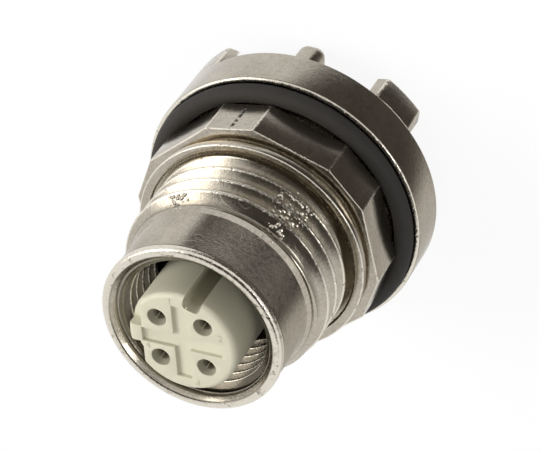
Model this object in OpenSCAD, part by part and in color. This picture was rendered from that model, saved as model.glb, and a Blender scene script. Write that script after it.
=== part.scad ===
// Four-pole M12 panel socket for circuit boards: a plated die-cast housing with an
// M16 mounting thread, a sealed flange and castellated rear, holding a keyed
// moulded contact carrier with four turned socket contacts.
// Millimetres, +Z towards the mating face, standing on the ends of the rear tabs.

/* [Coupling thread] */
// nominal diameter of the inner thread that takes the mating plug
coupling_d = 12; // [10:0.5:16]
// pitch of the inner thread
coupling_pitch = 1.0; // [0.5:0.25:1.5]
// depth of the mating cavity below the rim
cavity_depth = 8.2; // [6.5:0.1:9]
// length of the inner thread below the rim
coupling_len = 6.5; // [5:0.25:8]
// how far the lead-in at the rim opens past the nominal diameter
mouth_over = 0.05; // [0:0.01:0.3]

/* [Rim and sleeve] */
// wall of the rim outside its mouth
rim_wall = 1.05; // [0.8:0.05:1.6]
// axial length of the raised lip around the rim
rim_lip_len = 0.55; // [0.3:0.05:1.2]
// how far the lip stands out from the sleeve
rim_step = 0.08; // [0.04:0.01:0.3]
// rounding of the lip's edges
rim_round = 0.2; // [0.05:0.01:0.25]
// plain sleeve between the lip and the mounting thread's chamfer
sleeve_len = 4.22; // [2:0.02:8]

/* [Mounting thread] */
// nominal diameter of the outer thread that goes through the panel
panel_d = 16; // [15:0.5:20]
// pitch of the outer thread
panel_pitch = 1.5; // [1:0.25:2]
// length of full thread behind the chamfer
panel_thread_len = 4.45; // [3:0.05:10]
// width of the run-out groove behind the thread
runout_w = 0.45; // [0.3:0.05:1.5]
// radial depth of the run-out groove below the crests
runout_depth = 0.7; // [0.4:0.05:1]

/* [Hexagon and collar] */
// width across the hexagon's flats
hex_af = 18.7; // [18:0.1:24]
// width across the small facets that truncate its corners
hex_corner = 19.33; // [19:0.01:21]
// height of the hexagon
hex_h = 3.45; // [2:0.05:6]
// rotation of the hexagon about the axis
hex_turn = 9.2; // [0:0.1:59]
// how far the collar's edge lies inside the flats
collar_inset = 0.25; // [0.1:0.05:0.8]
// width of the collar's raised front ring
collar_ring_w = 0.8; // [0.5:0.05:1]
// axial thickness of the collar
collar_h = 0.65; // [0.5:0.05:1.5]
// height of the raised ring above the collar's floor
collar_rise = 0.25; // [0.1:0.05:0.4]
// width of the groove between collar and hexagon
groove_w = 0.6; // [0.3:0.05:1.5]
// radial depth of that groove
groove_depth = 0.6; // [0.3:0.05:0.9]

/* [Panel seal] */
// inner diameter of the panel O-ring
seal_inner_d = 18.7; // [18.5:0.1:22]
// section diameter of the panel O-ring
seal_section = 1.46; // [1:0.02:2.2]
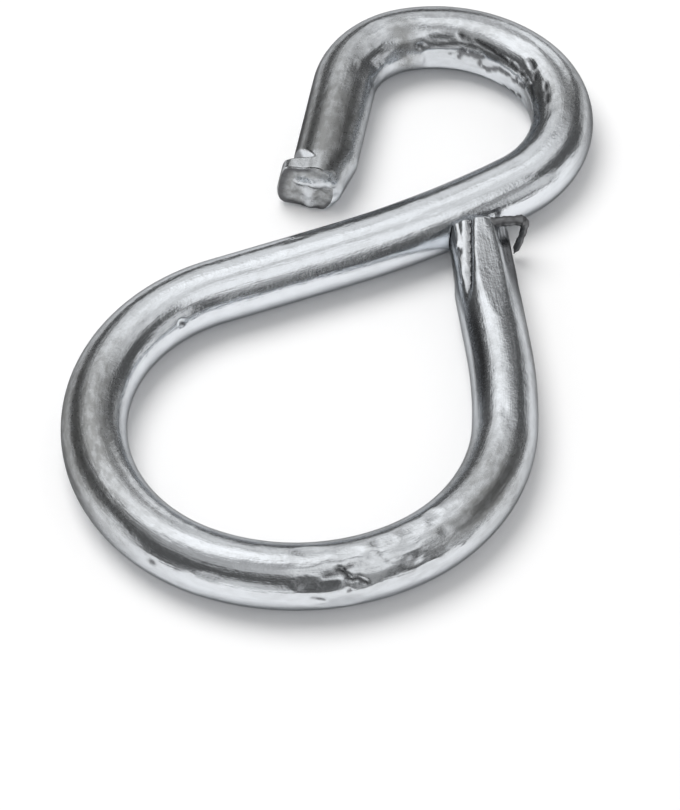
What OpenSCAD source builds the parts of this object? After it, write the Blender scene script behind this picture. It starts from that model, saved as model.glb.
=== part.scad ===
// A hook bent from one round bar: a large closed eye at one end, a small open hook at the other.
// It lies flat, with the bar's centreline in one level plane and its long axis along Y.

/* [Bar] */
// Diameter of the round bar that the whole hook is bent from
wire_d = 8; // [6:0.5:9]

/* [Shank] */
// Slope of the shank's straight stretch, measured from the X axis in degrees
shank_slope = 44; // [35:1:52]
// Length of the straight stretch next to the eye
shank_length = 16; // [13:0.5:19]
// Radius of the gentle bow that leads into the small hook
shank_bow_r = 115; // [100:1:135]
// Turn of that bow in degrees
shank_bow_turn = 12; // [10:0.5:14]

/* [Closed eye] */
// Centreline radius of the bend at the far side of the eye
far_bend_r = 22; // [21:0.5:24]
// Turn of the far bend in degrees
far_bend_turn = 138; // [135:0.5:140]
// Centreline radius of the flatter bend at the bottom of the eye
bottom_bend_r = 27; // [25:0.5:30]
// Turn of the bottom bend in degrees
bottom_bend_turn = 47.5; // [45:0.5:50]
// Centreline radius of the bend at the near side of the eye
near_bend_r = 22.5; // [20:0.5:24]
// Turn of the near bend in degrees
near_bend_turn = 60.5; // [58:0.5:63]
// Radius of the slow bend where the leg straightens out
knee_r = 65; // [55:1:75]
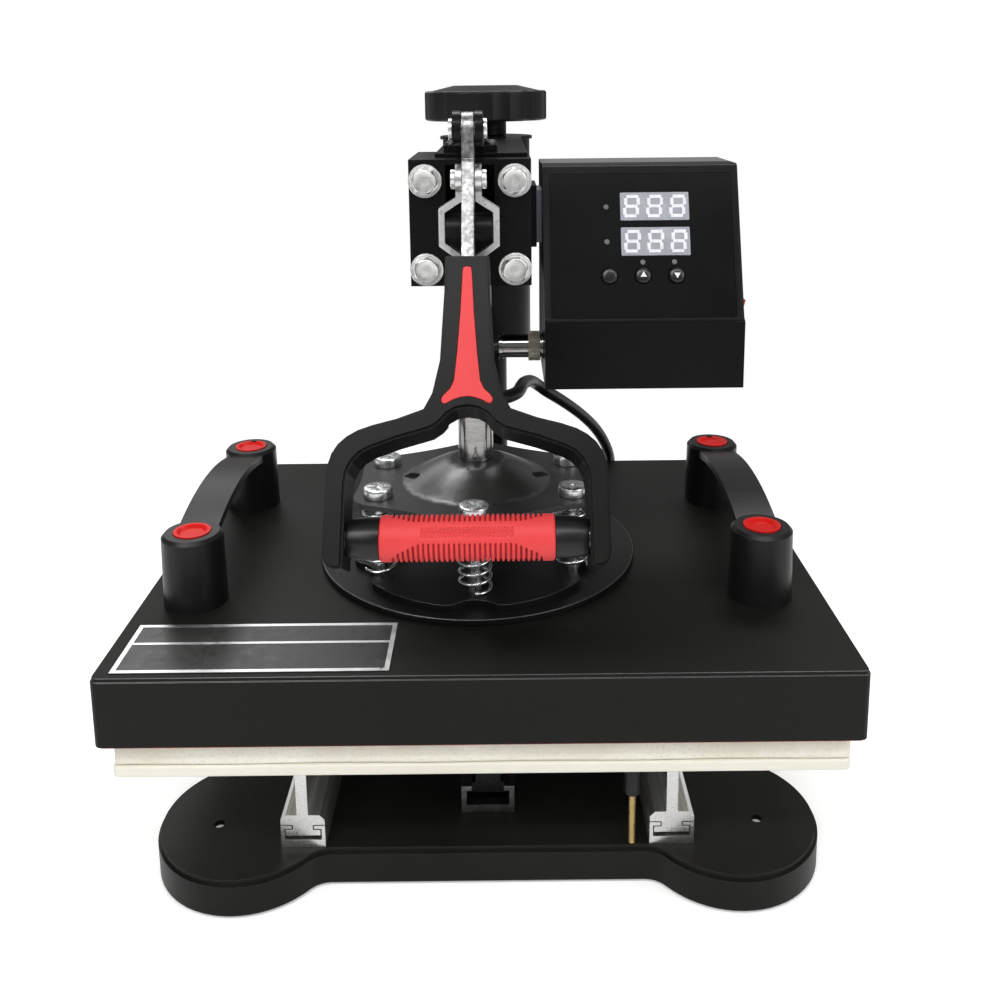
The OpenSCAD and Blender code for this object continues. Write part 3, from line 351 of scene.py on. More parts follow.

+---+

YOUR INSTRUCTIONS. Quote nothing but the lines that run from the line containing "What OpenSCAD source" through the line containing "wire_d = 8; // [6:0.5:9]", keeping both of them word for word.

OUTPUT.
What OpenSCAD source builds the parts of this object? After it, write the Blender scene script behind this picture. It starts from that model, saved as model.glb.
=== part.scad ===
// A hook bent from one round bar: a large closed eye at one end, a small open hook at the other.
// It lies flat, with the bar's centreline in one level plane and its long axis along Y.

/* [Bar] */
// Diameter of the round bar that the whole hook is bent from
wire_d = 8; // [6:0.5:9]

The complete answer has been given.